The announcement on Tuesday that JBS S.A. intends to purchase National Beef Packing Co., as well as today’s announcement that JBS S.A. also hopes to purchase the beef unit of Smithfield Foods, has caused independent U.S. cattle producers to again rally Congress for competition reforms in the 2007 Farm Bill, says R-CALF USA.
JBS S.A. is based in Brazil, and if the purchase of National Beef and Smithfield is approved by the U.S. Department of Justice, JBS S.A. will become the largest U.S. meatpacker, surpassing Tyson Foods and Cargill Meat Solutions.
“Time and time again, cattle producers have had to watch helplessly as the multinational meatpackers manipulate the cattle market for their own benefit, and additional concentration among the packers likely will reduce even more the number of cattle operations in the United States,” said R-CALF USA Region II Director/Vice President Randy Stevenson, who represents Wyoming, Colorado, Utah and New Mexico members.
“R-CALF USA is again calling on Congress to immediately amend the Packers and Stockyards Act (PSA) to prohibit the anti-competitive practice of packer ownership of livestock by the largest meatpackers, and we are strongly encouraging the Department of Justice to block JBS’ efforts to further consolidate the U.S. meatpacking industry,” he continued.

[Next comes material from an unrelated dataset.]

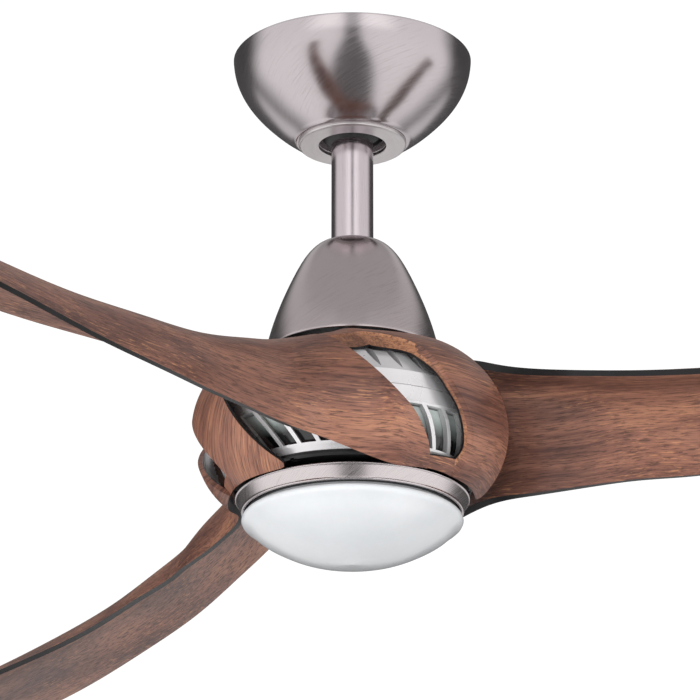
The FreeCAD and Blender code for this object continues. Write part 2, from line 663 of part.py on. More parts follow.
def led_chips():
    """Ring of light-emitting diodes on the board."""
    chip = box(-1.8, 1.8, -1.8, 1.8, LIGHT_TOP_Z - 4.8, LIGHT_TOP_Z - 4.0)
    inner = ring_of(chip.translated(Vector(28, 0, 0)), LED_COUNT // 3)
    return Part.makeCompound(inner + ring_of(chip.translated(Vector(42, 0, 0)), LED_COUNT * 2 // 3))


def led_driver():
    """Low block of driver electronics on the board."""
    body = box(-9, 9, 17.5, 24, LIGHT_TOP_Z - 8.4, LIGHT_TOP_Z - 4.0)
    return body.makeFillet(1.2, [e for e in body.Edges if abs(e.tangentAt(0).z) > 0.9])


def glass_bowl():
    """Opal glass bowl with a short neck and three lugs for its twist lock."""
    profile = [(GLASS_NECK_R, -301.5), (GLASS_NECK_R, -305.4), (66.4, -307.4), (68.6, -309.4),
               (68.6, -312.0), (66, -315.2), (60.4, -319.8), (51, -325.8), (36, -332.6),
               (18, -336.8), (0, -339.2)]
    bowl = shell_of_revolution(profile, GLASS_WALL, 40)
    lug = sector(62.6, 66.4, LIGHT_LIP_Z + 2.7, LIGHT_LIP_Z + 5.0, 7)
    return bowl.fuse(ring_of(lug, LUGS, 30))


# ---------------------------------------------------------------- write every node
NODES = {
    "mounting_bracket": mounting_bracket, "canopy": canopy, "canopy_ring": canopy_ring,
    "canopy_screws": canopy_screws, "receiver_box": receiver_box, "hanger_ball": hanger_ball,
    "ball_pin": ball_pin, "ball_set_screw": ball_set_screw, "downrod": downrod,
    "coupling": coupling, "clevis_pin": clevis_pin, "cotter_clip": cotter_clip,
    "coupling_set_screws": coupling_set_screws, "coupling_cover": coupling_cover,
    "cover_plate": cover_plate, "motor_shaft": motor_shaft, "stator_hub": stator_hub,
    "stator_core": stator_core, "stator_windings": stator_windings,
    "motor_top_housing": motor_top_housing, "motor_band": motor_band,
    "rotor_magnets": rotor_magnets, "motor_bottom_housing": motor_bottom_housing,
    "motor_liner": motor_liner, "housing_screws": housing_screws, "blade_ring": blade_ring,
    "blade_ring_screws": blade_ring_screws, "blade_screws": blade_screws,
    "light_plate": light_plate, "shaft_nut": shaft_nut, "light_ring": light_ring,
    "light_ring_screws": light_ring_screws, "led_plate": led_plate, "led_board": led_board,
    "led_chips": led_chips, "led_driver": led_driver, "glass_bowl": glass_bowl,
}


def write(name, shape):
    """Save one node, and say so when its solids aren't sound."""
    if not shape.isValid() or not shape.Solids or shape.Volume <= 0:
        print("unsound:", name, shape.ShapeType, len(shape.Solids), shape.Volume)
    shape.exportStep(os.path.join("parts", name + ".step"))


os.makedirs("parts", exist_ok=True)
for node_name, make in NODES.items():
    write(node_name, make())
for place, height in (("upper", UPPER_BEARING_Z), ("lower", LOWER_BEARING_Z)):
    write(place + "_bearing_inner", bearing_inner(height))
    write(place + "_bearing_outer", bearing_outer(height))
    write(place + "_bearing_balls", bearing_balls(height))
first_blade = blade_one()
for number in range(BLADES):
    write("blade_%d" % (number + 1), spun(first_blade, 360.0 / BLADES * number))
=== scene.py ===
import json
import math

import bmesh
import bpy
import numpy as np
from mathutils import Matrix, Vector


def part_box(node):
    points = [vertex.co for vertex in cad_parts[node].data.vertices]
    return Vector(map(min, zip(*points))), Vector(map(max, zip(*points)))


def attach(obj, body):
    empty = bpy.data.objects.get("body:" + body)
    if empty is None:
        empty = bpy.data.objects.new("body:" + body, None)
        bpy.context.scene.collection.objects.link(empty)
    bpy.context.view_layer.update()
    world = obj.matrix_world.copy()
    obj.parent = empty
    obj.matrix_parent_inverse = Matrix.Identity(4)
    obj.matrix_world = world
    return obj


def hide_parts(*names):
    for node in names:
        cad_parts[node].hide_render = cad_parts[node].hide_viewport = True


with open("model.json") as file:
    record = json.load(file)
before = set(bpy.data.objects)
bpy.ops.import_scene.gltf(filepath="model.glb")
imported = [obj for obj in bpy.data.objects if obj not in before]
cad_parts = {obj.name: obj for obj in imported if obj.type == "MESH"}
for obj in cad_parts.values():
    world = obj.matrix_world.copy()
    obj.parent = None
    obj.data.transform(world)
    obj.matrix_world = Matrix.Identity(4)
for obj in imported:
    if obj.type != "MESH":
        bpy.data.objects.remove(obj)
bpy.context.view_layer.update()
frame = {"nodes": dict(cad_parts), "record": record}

MM = 0.001
BLADES = 3
TURN = 2 * math.pi
UV_NAME = "surface"
OUTLINE_SCALE = np.array([1.7, 65.0])    # millimetres per degree and per side, round the motor
RING_HOLE_SHARE = 0.625                  # hole of the canopy's ring as a share of its radius


# ---------------------------------------------------------------- curves
def unit(vectors):
    """Vectors of length one."""
    return vectors / np.linalg.norm(vectors, axis=-1, keepdims=True)


def smoothstep(x):
    """0 below 0, 1 above 1 and a soft rise between."""
    x = np.clip(x, 0.0, 1.0)
    return x * x * (3.0 - 2.0 * x)


def natural_spline(knots, values):
    """Natural cubic spline through values at the knots; curve(t, slope=True) gives its slope."""
    x = np.asarray(knots, float)
    y = np.asarray(values, float).reshape(len(x), -1)
    last = len(x) - 1
    step = np.diff(x)
    matrix = np.eye(len(x))
    right = np.zeros_like(y)
    for i in range(1, last):
        matrix[i, i - 1:i + 2] = step[i - 1], 2 * (step[i - 1] + step[i]), step[i]
        right[i] = 6 * ((y[i + 1] - y[i]) / step[i] - (y[i] - y[i - 1]) / step[i - 1])
    bend = np.linalg.solve(matrix, right)

    def curve(t, slope=False):
        t = np.asarray(t, float)
        i = np.clip(np.searchsorted(x, t) - 1, 0, last - 1)
        after, before = (x[i + 1] - t)[..., None], (t - x[i])[..., None]
        gap = step[i][..., None]
        if slope:
            change = (y[i + 1] - y[i]) / gap - gap * (bend[i + 1] - bend[i]) / 6
            return (bend[i + 1] * before ** 2 - bend[i] * after ** 2) / (2 * gap) + change
        cubic = (bend[i] * after ** 3 + bend[i + 1] * before ** 3) / (6 * gap)
        line = (y[i] / gap - bend[i] * gap / 6) * after
        return cubic + line + (y[i + 1] / gap - bend[i + 1] * gap / 6) * before

    return curve


def evenly(points, count):
    """Evenly spaced points along a chain of straight pieces."""
    points = np.asarray(points, float)
    scaled = points * OUTLINE_SCALE[:points.shape[1]]
    length = np.concatenate([[0], np.cumsum(np.linalg.norm(np.diff(scaled, axis=0), axis=1))])
    at = np.linspace(0, length[-1], count)
    return np.stack([np.interp(at, length, column) for column in points.T], axis=1)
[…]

“Congress must understand the importance of maintaining a profitable environment for independent livestock producers – not only to maintain a family farm structure across the U.S. that will preserve the food security of our country, but also to help restore Rural America,” Stevenson emphasized. “If we don’t support those who produce our food, then soon we will become a beef-importing country, with no control over the quality of those beef products.
“There are some countries that allow certain medicines and hormones to be used on their cattle that are outright banned here in the United States,” he pointed out. “It is imperative that the U.S. cattle herd maintain its distinct identity because of the high quality and safety of domestically produced cattle.”
In a news release, JBS USA CEO Wesley Batista welcomed National Beef as part of its “North American beef processing operations.”
“The last thing the U.S. cattle herd needs is to be lumped into a North American herd, what with Canada’s BSE (bovine spongiform encephalopathy) problems and Mexico’s persistent problems with bovine tuberculosis,” Stevenson asserted.